Table 7 Run time analysis of the proposed approach on different datasets

3.6 Robustness test

In this section, post-processing operation i.e. JPEG compression is applied on the DVMM dataset to validate the robustness of the proposed technique. The JPEG compression level can be measured by the quality factor. The higher quality factors mean high quality (i.e., less compression) and vice versa. The proposed method has extracted Markov features from DWT and LBP domain. He et al. [18] fused the Markov features in a Discrete Wavelet Transform (DWT) as well as the Discrete Cosine Transform (DCT) domain. Zhao et al. [52] extracted features from BDCT and discrete Meyer wavelet transform (DMWT) domain. Shi et al. [37] treated the neighboring differences of BDCT coefficients of an image as a 1-D signal and Kirchner et al. [25] have used SPAM features. After performing the experiments, the detection accuracies of the existing detection techniques [18, 25, 37, 52] and the proposed method are evaluated as shown in Fig. 13. It has been observed from Fig. 13 that with the decrease in the quality factor, the detection accuracies of all the techniques decrease. The proposed method with different JPEG quality factors outperforms the other existing methods, which shows that the proposed approach is robust against post-processing operation i.e. JPEG compression.

Fig. 13
figure 13

Detection results for JPEG compression

The value of detection accuracy for different quality factors for various techniques has been compared by Analysis of Variance (ANOVA). The ANOVA is used to figure out whether there is any statistical significant difference among the means of two or more independent techniques. The ANOVA test is performed on the achieved results of the proposed technique and existing techniques such as He [18], Zhao [52], Shi [37], and Kirchner [25]. Figure 14 shows the statistical analysis of detection accuracy for different techniques when tested against JPEG compression. From Fig. 14, it has been analyzed that the whiskers (which indicate the maximum and minimum values) of the proposed technique reaches nearly to 100, which is higher than the other existing techniques, and also, the values of the median are better than the existing techniques at 95% confidence level. It has been observed from the representation of the data in Fig. 14 that the existing detection techniques are much weaker than the proposed technique.

Fig. 14
figure 14

Statistical analysis of detection accuracy for different techniques, when tested against JPEG compression

4 Conclusion

A passive forgery detection methodology is proposed to validate the detection of splicing forgery. At the outset, the STD filter is used to highlight the irregularities in the forged images. Further, Markov features are extracted from LBP and DWT domains separately and combined, to detect the image splicing forgery. Then, the SVM classifier is used to evaluate the effectiveness of the algorithm. Accuracy is calculated on six different datasets i.e. CASIA v1.0, DVMM, CASIA v2.0, IFS-TC, Columbia, and DSO-1. The proposed technique attains 99.69% and 99.76% accuracy on CASIA v1.0 and CASIA v2.0, 97.80%, and 98.61% accuracy on DVMM and Columbia datasets, and 96.90% and 92.50% accuracy on IFS-TC, and DSO-1, respectively.

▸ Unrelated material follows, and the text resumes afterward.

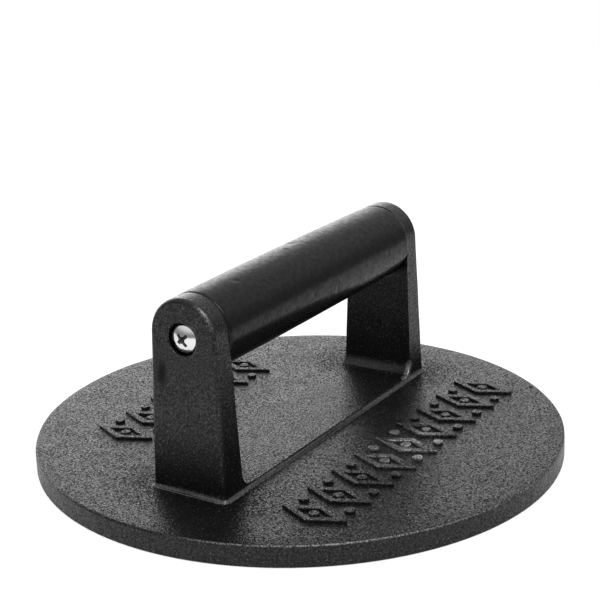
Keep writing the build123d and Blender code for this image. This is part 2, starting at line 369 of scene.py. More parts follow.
from_foot = add(tree, "ShaderNodeVectorMath", {"operation": "ABSOLUTE"}, in0=place).outputs[0]
from_foot = add(
    tree, "ShaderNodeVectorMath", {"operation": "SUBTRACT"}, in0=from_foot, in1=[v * MM for v in FOOT_MM],
).outputs[0]
from_foot = add(
    tree, "ShaderNodeVectorMath", {"operation": "DIVIDE"},
    in0=from_foot, in1=[v * MM for v in FOOT_SHADE_REACH_MM],
).outputs[0]
from_foot = add(tree, "ShaderNodeVectorMath", {"operation": "LENGTH"}, in0=from_foot).outputs["Value"]
# Painted shade: more dull hollows round both feet, where the uprights darken the plate.
painted_foot_shade = add(
    tree, "ShaderNodeMapRange", {"interpolation_type": "SMOOTHSTEP"}, Value=from_foot,
    From_Min=FOOT_SHADE_EDGE, From_Max=FOOT_SHADE_FULL, To_Max=FOOT_SHADE_FILL,
).outputs[0]
print("soot round the feet fills the noise by", FOOT_SHADE_FILL)

# %% Coated iron: dull hollows
HOLLOW_START, HOLLOW_FULL = 0.555, 0.41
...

The experimental results show that fusing Markov features from LBP and DWT domains leads to improvement in terms of detection accuracy, sensitivity, specificity, and informedness in comparison to other existing techniques. Moreover, the robustness of the proposed method is validated for JPEG compression, and efficacy is confirmed by performing the statistical analysis test using ANOVA. In future work, it has been planned to localize the tampering regions in the spliced images. Moreover, the authentication of medical images has acquired less attention in the research community. Since the medical images are misrepresented by some people to claim medical loans, the concerned patient may face social embarrassment or disappointed, while other people may achieve an illegal benefit. So, this field needs more attention to attain the trust of patients as well as to avoid their embarrassment. Thus, the proposed scheme can be extended and applied to medical images in the future work so that it will be beneficial for the society as well as the research community.